— START OF MATERIAL PROVIDED —

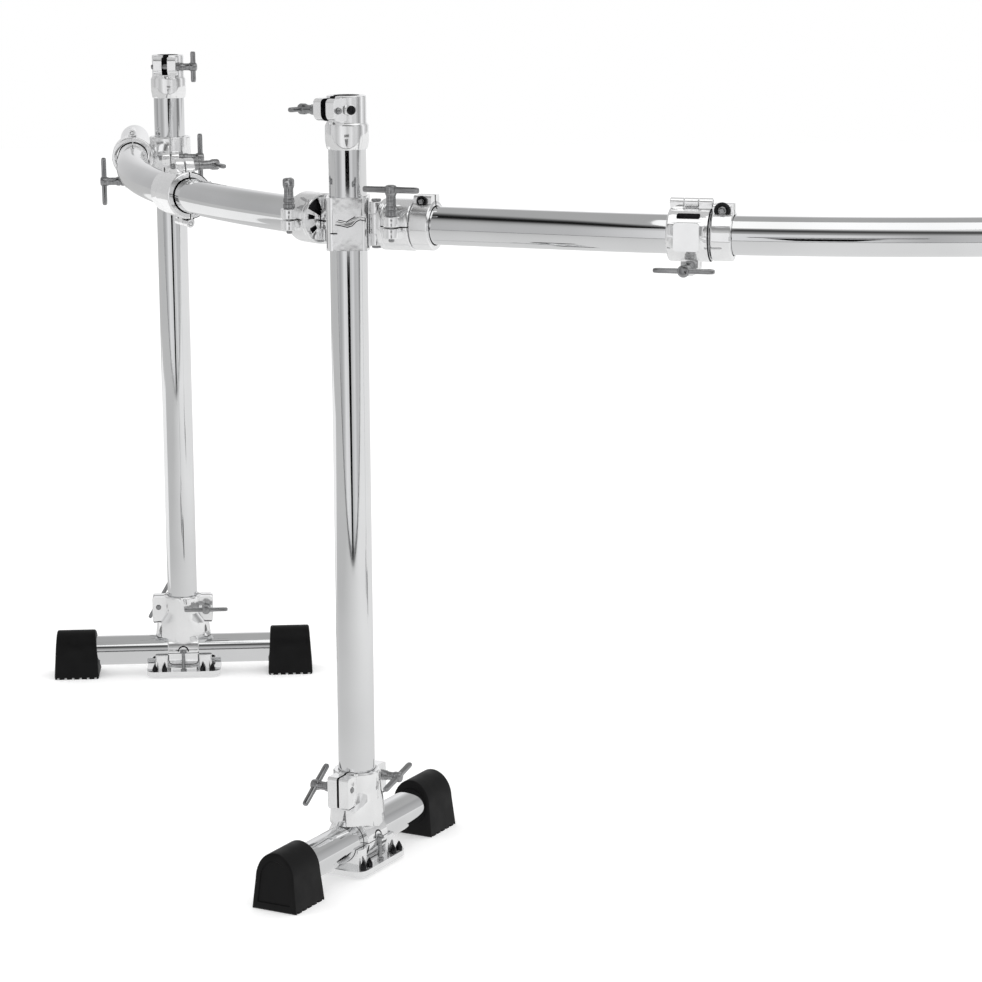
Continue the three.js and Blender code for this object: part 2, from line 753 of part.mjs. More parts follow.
function rack() {
  const front = frontRail();
  front.rotation.z = degrees(frontHeading);
  const side = wing();
  side.rotation.z = degrees(wingHeading);
  const rearPlace = wingLine.along(rearPostAlong);
  const rear = rearClamp('rear_clamp');
  rear.rotation.z = degrees(wingHeading) + rearPlace.heading - Math.PI / 2;
  rear.position.set(rearPlace.x, rearPlace.y, 0).applyAxisAngle(new THREE.Vector3(0, 0, 1), degrees(wingHeading));
  const offset = new THREE.Vector3(rearPostOffset, 0, 0).applyEuler(rear.rotation);
  rear.position.add(offset);
  const pinLeft = hingePin('hinge_pin_front_left');
  pinLeft.rotation.z = degrees(frontHeading);
  const pinWing = hingePin('hinge_pin_wing');
  pinWing.rotation.z = degrees(wingHeading);
  const rightHeading = 180 - frontHeading;
  const pinRight = hingePin('hinge_pin_front_right');
  const rightClamp = endClamp('front_right_clamp');
  rightClamp.scale.y = -1;
  const right = group(pinRight, rightClamp);
  right.rotation.z = degrees(rightHeading);
  const rightSide = group(junctionBlock('junction_block_right', [rightHeading]), right);
  rightSide.position.x = frontSpan;
  const rails = group(
    front, side, rear, pinLeft, pinWing, rightSide,
    junctionBlock('junction_block_left', [frontHeading, wingHeading]),
  );
  rails.position.z = railHeight;
  const left = postWith('front_left', frontLeftFittings);
  const rightPost = postWith('front_right', frontRightFittings);
  rightPost.position.x = frontSpan;
  const rearPost = postWith('rear_left', rearLeftFittings);
  rearPost.position.set(rear.position.x, rear.position.y, 0);
  return group(rails, left, rightPost, rearPost);
}

// The origin is at the middle of the bounding box, on the floor
const frame = new THREE.Group();
frame.add(rack());
frame.updateMatrixWorld(true);
const bounds = new THREE.Box3().setFromObject(frame, true);
frame.children[0].position.set(-(bounds.min.x + bounds.max.x) / 2, -(bounds.min.y + bounds.max.y) / 2, -bounds.min.z);

export default frame;
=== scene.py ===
import json
import math

import bmesh
import bpy
from mathutils import Matrix, Vector

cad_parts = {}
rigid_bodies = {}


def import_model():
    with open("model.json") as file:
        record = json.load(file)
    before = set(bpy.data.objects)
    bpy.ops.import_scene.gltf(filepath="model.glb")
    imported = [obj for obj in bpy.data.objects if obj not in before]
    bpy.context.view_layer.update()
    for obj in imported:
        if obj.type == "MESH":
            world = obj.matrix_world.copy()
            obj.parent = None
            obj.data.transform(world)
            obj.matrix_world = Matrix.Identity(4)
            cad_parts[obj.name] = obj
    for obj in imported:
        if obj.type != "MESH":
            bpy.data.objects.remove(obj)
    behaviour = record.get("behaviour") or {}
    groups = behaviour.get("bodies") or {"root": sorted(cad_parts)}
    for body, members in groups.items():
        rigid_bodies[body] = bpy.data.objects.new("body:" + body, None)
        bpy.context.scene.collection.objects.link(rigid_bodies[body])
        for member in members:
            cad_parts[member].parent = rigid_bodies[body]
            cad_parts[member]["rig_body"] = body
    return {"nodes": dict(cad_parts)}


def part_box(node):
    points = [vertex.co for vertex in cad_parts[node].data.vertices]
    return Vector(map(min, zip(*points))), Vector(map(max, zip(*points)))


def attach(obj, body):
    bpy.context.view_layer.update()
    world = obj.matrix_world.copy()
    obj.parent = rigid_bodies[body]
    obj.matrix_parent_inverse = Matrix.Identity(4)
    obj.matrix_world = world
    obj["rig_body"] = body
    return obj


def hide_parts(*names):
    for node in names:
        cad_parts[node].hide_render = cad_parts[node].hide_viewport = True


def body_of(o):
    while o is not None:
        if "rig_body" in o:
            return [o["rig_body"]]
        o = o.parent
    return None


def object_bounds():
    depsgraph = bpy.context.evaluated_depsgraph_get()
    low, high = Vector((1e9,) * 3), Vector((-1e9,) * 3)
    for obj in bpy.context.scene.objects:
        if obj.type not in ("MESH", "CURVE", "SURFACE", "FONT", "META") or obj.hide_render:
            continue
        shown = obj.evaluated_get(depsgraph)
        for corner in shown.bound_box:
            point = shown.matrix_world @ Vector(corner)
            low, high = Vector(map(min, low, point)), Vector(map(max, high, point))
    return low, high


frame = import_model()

solid_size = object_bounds()
mm = 0.001

# Camera
# It stands three metres in front of the near left post, a little above the rails, and
# looks slightly down on the rack through a long lens.
camera_offset = Vector((141.9, -2952.0, 997.6)) * mm
look_down = 0.2
camera_lean = -0.006


def post_axis(name):
    """The point on the floor under a post."""
    low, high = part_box(f"post_{name}")
    return Vector(((low.x + high.x) / 2, (low.y + high.y) / 2, 0))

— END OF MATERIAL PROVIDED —

### OBJECTIVE
Output the full listing exactly as it stands.

### EXERCISE RESPONSE
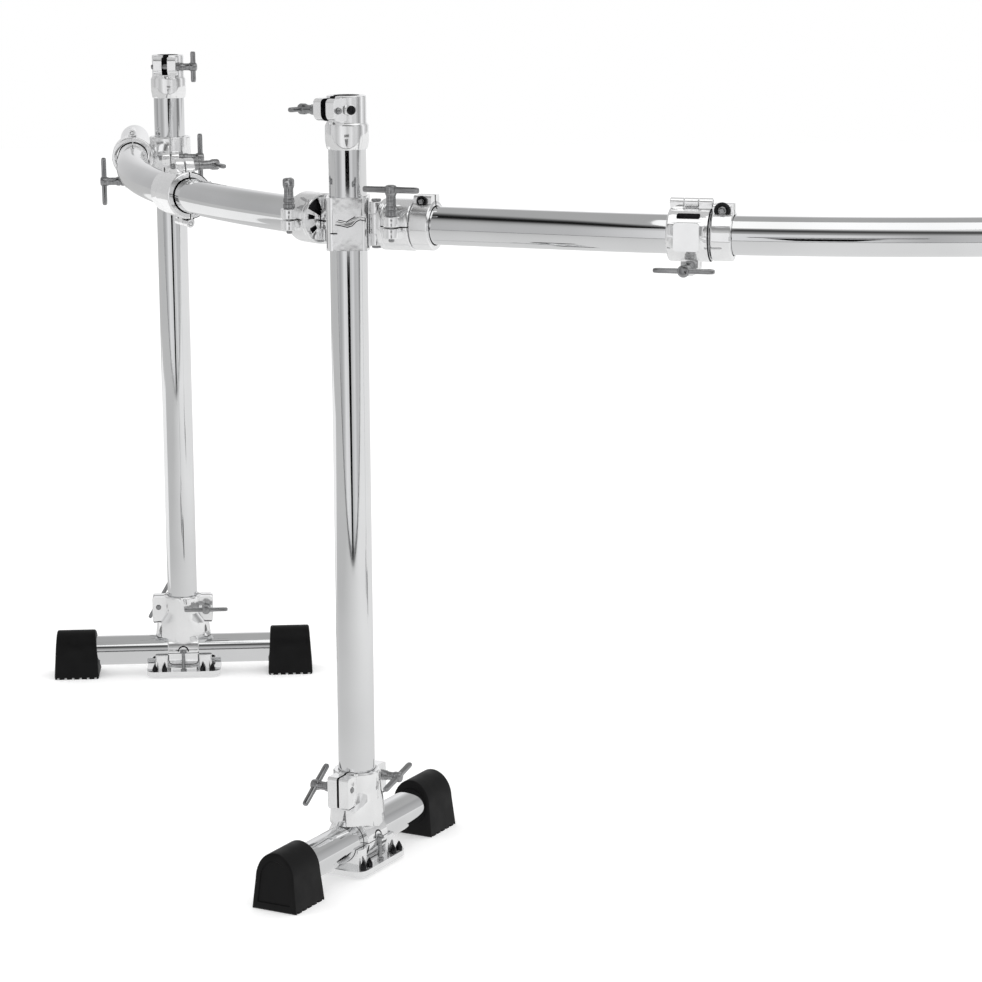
Continue the three.js and Blender code for this object: part 2, from line 753 of part.mjs. More parts follow.
function rack() {
  const front = frontRail();
  front.rotation.z = degrees(frontHeading);
  const side = wing();
  side.rotation.z = degrees(wingHeading);
  const rearPlace = wingLine.along(rearPostAlong);
  const rear = rearClamp('rear_clamp');
  rear.rotation.z = degrees(wingHeading) + rearPlace.heading - Math.PI / 2;
  rear.position.set(rearPlace.x, rearPlace.y, 0).applyAxisAngle(new THREE.Vector3(0, 0, 1), degrees(wingHeading));
  const offset = new THREE.Vector3(rearPostOffset, 0, 0).applyEuler(rear.rotation);
  rear.position.add(offset);
  const pinLeft = hingePin('hinge_pin_front_left');
  pinLeft.rotation.z = degrees(frontHeading);
  const pinWing = hingePin('hinge_pin_wing');
  pinWing.rotation.z = degrees(wingHeading);
  const rightHeading = 180 - frontHeading;
  const pinRight = hingePin('hinge_pin_front_right');
  const rightClamp = endClamp('front_right_clamp');
  rightClamp.scale.y = -1;
  const right = group(pinRight, rightClamp);
  right.rotation.z = degrees(rightHeading);
  const rightSide = group(junctionBlock('junction_block_right', [rightHeading]), right);
  rightSide.position.x = frontSpan;
  const rails = group(
    front, side, rear, pinLeft, pinWing, rightSide,
    junctionBlock('junction_block_left', [frontHeading, wingHeading]),
  );
  rails.position.z = railHeight;
  const left = postWith('front_left', frontLeftFittings);
  const rightPost = postWith('front_right', frontRightFittings);
  rightPost.position.x = frontSpan;
  const rearPost = postWith('rear_left', rearLeftFittings);
  rearPost.position.set(rear.position.x, rear.position.y, 0);
  return group(rails, left, rightPost, rearPost);
}

// The origin is at the middle of the bounding box, on the floor
const frame = new THREE.Group();
frame.add(rack());
frame.updateMatrixWorld(true);
const bounds = new THREE.Box3().setFromObject(frame, true);
frame.children[0].position.set(-(bounds.min.x + bounds.max.x) / 2, -(bounds.min.y + bounds.max.y) / 2, -bounds.min.z);

export default frame;
=== scene.py ===
import json
import math

import bmesh
import bpy
from mathutils import Matrix, Vector

cad_parts = {}
rigid_bodies = {}


def import_model():
    with open("model.json") as file:
        record = json.load(file)
    before = set(bpy.data.objects)
    bpy.ops.import_scene.gltf(filepath="model.glb")
    imported = [obj for obj in bpy.data.objects if obj not in before]
    bpy.context.view_layer.update()
    for obj in imported:
        if obj.type == "MESH":
            world = obj.matrix_world.copy()
            obj.parent = None
            obj.data.transform(world)
            obj.matrix_world = Matrix.Identity(4)
            cad_parts[obj.name] = obj
    for obj in imported:
        if obj.type != "MESH":
            bpy.data.objects.remove(obj)
    behaviour = record.get("behaviour") or {}
    groups = behaviour.get("bodies") or {"root": sorted(cad_parts)}
    for body, members in groups.items():
        rigid_bodies[body] = bpy.data.objects.new("body:" + body, None)
        bpy.context.scene.collection.objects.link(rigid_bodies[body])
        for member in members:
            cad_parts[member].parent = rigid_bodies[body]
            cad_parts[member]["rig_body"] = body
    return {"nodes": dict(cad_parts)}


def part_box(node):
    points = [vertex.co for vertex in cad_parts[node].data.vertices]
    return Vector(map(min, zip(*points))), Vector(map(max, zip(*points)))


def attach(obj, body):
    bpy.context.view_layer.update()
    world = obj.matrix_world.copy()
    obj.parent = rigid_bodies[body]
    obj.matrix_parent_inverse = Matrix.Identity(4)
    obj.matrix_world = world
    obj["rig_body"] = body
    return obj


def hide_parts(*names):
    for node in names:
        cad_parts[node].hide_render = cad_parts[node].hide_viewport = True


def body_of(o):
    while o is not None:
        if "rig_body" in o:
            return [o["rig_body"]]
        o = o.parent
    return None


def object_bounds():
    depsgraph = bpy.context.evaluated_depsgraph_get()
    low, high = Vector((1e9,) * 3), Vector((-1e9,) * 3)
    for obj in bpy.context.scene.objects:
        if obj.type not in ("MESH", "CURVE", "SURFACE", "FONT", "META") or obj.hide_render:
            continue
        shown = obj.evaluated_get(depsgraph)
        for corner in shown.bound_box:
            point = shown.matrix_world @ Vector(corner)
            low, high = Vector(map(min, low, point)), Vector(map(max, high, point))
    return low, high


frame = import_model()

solid_size = object_bounds()
mm = 0.001

# Camera
# It stands three metres in front of the near left post, a little above the rails, and
# looks slightly down on the rack through a long lens.
camera_offset = Vector((141.9, -2952.0, 997.6)) * mm
look_down = 0.2
camera_lean = -0.006


def post_axis(name):
    """The point on the floor under a post."""
    low, high = part_box(f"post_{name}")
    return Vector(((low.x + high.x) / 2, (low.y + high.y) / 2, 0))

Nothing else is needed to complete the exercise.